[Work to complete] Your task is to quote the material that follows, in full and exactly.

[Provided material]
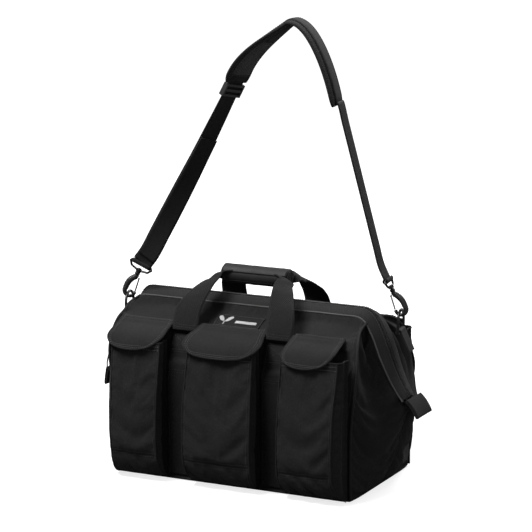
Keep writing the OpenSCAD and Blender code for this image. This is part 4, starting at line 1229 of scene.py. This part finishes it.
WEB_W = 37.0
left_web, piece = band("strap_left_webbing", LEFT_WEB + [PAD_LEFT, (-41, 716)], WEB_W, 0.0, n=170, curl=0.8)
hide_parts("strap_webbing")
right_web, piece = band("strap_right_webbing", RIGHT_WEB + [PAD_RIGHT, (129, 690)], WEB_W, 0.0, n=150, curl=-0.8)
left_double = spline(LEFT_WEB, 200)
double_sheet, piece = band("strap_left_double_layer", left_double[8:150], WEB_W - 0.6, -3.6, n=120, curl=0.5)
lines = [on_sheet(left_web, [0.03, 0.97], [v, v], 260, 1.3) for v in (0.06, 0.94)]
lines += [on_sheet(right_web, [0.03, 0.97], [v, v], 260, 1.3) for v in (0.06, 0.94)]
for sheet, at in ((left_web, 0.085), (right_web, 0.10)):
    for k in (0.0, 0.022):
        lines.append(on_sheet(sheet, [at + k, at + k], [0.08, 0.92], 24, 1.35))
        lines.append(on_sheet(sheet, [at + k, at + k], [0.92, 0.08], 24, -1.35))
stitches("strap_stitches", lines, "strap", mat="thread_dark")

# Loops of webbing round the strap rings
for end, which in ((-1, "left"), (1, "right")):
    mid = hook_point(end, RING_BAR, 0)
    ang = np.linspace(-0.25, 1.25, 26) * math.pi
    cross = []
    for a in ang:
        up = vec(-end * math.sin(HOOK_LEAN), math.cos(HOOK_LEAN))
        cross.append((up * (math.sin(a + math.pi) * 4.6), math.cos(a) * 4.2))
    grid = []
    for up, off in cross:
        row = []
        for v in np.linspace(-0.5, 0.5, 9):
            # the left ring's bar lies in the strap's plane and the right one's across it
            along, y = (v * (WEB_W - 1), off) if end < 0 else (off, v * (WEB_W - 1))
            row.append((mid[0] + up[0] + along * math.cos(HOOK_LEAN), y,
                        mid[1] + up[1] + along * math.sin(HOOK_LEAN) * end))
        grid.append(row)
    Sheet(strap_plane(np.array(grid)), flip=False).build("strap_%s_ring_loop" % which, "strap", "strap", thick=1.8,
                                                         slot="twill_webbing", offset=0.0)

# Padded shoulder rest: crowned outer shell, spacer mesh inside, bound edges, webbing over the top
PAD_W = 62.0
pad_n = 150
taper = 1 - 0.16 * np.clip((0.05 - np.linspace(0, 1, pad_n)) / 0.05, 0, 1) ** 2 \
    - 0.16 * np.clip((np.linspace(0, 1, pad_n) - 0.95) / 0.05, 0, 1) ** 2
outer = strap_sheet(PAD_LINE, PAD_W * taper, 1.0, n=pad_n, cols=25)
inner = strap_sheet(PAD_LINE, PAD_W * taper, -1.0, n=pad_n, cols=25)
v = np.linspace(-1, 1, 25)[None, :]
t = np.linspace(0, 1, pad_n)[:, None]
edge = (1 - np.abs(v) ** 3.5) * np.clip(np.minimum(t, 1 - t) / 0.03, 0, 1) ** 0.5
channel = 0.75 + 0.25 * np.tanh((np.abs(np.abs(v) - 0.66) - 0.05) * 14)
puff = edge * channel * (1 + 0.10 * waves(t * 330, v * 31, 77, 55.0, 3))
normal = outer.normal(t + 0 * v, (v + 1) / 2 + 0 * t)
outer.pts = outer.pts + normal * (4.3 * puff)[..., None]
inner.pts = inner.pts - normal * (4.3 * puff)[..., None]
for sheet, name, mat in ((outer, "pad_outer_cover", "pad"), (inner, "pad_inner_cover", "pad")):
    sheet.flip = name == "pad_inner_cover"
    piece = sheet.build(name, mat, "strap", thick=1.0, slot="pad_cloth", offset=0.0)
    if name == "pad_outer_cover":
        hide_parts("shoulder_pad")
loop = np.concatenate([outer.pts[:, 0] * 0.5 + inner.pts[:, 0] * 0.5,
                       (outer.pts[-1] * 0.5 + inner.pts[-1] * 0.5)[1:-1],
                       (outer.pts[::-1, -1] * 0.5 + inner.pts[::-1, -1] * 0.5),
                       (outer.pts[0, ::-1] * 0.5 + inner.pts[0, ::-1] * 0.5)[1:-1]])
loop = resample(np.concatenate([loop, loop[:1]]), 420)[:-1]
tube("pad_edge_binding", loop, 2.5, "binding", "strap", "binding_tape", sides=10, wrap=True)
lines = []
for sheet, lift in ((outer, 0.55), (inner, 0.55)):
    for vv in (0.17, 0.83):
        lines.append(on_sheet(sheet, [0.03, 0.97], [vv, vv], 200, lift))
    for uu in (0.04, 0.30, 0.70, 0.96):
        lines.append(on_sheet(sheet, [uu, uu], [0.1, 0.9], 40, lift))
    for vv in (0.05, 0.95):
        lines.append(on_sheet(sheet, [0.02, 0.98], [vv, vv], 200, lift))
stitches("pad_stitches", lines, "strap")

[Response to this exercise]
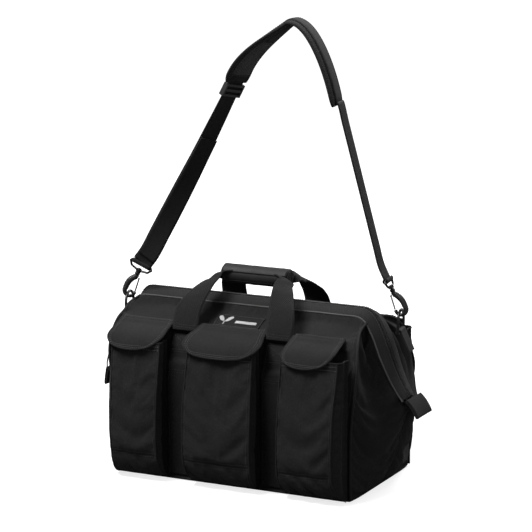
Keep writing the OpenSCAD and Blender code for this image. This is part 4, starting at line 1229 of scene.py. This part finishes it.
WEB_W = 37.0
left_web, piece = band("strap_left_webbing", LEFT_WEB + [PAD_LEFT, (-41, 716)], WEB_W, 0.0, n=170, curl=0.8)
hide_parts("strap_webbing")
right_web, piece = band("strap_right_webbing", RIGHT_WEB + [PAD_RIGHT, (129, 690)], WEB_W, 0.0, n=150, curl=-0.8)
left_double = spline(LEFT_WEB, 200)
double_sheet, piece = band("strap_left_double_layer", left_double[8:150], WEB_W - 0.6, -3.6, n=120, curl=0.5)
lines = [on_sheet(left_web, [0.03, 0.97], [v, v], 260, 1.3) for v in (0.06, 0.94)]
lines += [on_sheet(right_web, [0.03, 0.97], [v, v], 260, 1.3) for v in (0.06, 0.94)]
for sheet, at in ((left_web, 0.085), (right_web, 0.10)):
    for k in (0.0, 0.022):
        lines.append(on_sheet(sheet, [at + k, at + k], [0.08, 0.92], 24, 1.35))
        lines.append(on_sheet(sheet, [at + k, at + k], [0.92, 0.08], 24, -1.35))
stitches("strap_stitches", lines, "strap", mat="thread_dark")

# Loops of webbing round the strap rings
for end, which in ((-1, "left"), (1, "right")):
    mid = hook_point(end, RING_BAR, 0)
    ang = np.linspace(-0.25, 1.25, 26) * math.pi
    cross = []
    for a in ang:
        up = vec(-end * math.sin(HOOK_LEAN), math.cos(HOOK_LEAN))
        cross.append((up * (math.sin(a + math.pi) * 4.6), math.cos(a) * 4.2))
    grid = []
    for up, off in cross:
        row = []
        for v in np.linspace(-0.5, 0.5, 9):
            # the left ring's bar lies in the strap's plane and the right one's across it
            along, y = (v * (WEB_W - 1), off) if end < 0 else (off, v * (WEB_W - 1))
            row.append((mid[0] + up[0] + along * math.cos(HOOK_LEAN), y,
                        mid[1] + up[1] + along * math.sin(HOOK_LEAN) * end))
        grid.append(row)
    Sheet(strap_plane(np.array(grid)), flip=False).build("strap_%s_ring_loop" % which, "strap", "strap", thick=1.8,
                                                         slot="twill_webbing", offset=0.0)

# Padded shoulder rest: crowned outer shell, spacer mesh inside, bound edges, webbing over the top
PAD_W = 62.0
pad_n = 150
taper = 1 - 0.16 * np.clip((0.05 - np.linspace(0, 1, pad_n)) / 0.05, 0, 1) ** 2 \
    - 0.16 * np.clip((np.linspace(0, 1, pad_n) - 0.95) / 0.05, 0, 1) ** 2
outer = strap_sheet(PAD_LINE, PAD_W * taper, 1.0, n=pad_n, cols=25)
inner = strap_sheet(PAD_LINE, PAD_W * taper, -1.0, n=pad_n, cols=25)
v = np.linspace(-1, 1, 25)[None, :]
t = np.linspace(0, 1, pad_n)[:, None]
edge = (1 - np.abs(v) ** 3.5) * np.clip(np.minimum(t, 1 - t) / 0.03, 0, 1) ** 0.5
channel = 0.75 + 0.25 * np.tanh((np.abs(np.abs(v) - 0.66) - 0.05) * 14)
puff = edge * channel * (1 + 0.10 * waves(t * 330, v * 31, 77, 55.0, 3))
normal = outer.normal(t + 0 * v, (v + 1) / 2 + 0 * t)
outer.pts = outer.pts + normal * (4.3 * puff)[..., None]
inner.pts = inner.pts - normal * (4.3 * puff)[..., None]
for sheet, name, mat in ((outer, "pad_outer_cover", "pad"), (inner, "pad_inner_cover", "pad")):
    sheet.flip = name == "pad_inner_cover"
    piece = sheet.build(name, mat, "strap", thick=1.0, slot="pad_cloth", offset=0.0)
    if name == "pad_outer_cover":
        hide_parts("shoulder_pad")
loop = np.concatenate([outer.pts[:, 0] * 0.5 + inner.pts[:, 0] * 0.5,
                       (outer.pts[-1] * 0.5 + inner.pts[-1] * 0.5)[1:-1],
                       (outer.pts[::-1, -1] * 0.5 + inner.pts[::-1, -1] * 0.5),
                       (outer.pts[0, ::-1] * 0.5 + inner.pts[0, ::-1] * 0.5)[1:-1]])
loop = resample(np.concatenate([loop, loop[:1]]), 420)[:-1]
tube("pad_edge_binding", loop, 2.5, "binding", "strap", "binding_tape", sides=10, wrap=True)
lines = []
for sheet, lift in ((outer, 0.55), (inner, 0.55)):
    for vv in (0.17, 0.83):
        lines.append(on_sheet(sheet, [0.03, 0.97], [vv, vv], 200, lift))
    for uu in (0.04, 0.30, 0.70, 0.96):
        lines.append(on_sheet(sheet, [uu, uu], [0.1, 0.9], 40, lift))
    for vv in (0.05, 0.95):
        lines.append(on_sheet(sheet, [0.02, 0.98], [vv, vv], 200, lift))
stitches("pad_stitches", lines, "strap")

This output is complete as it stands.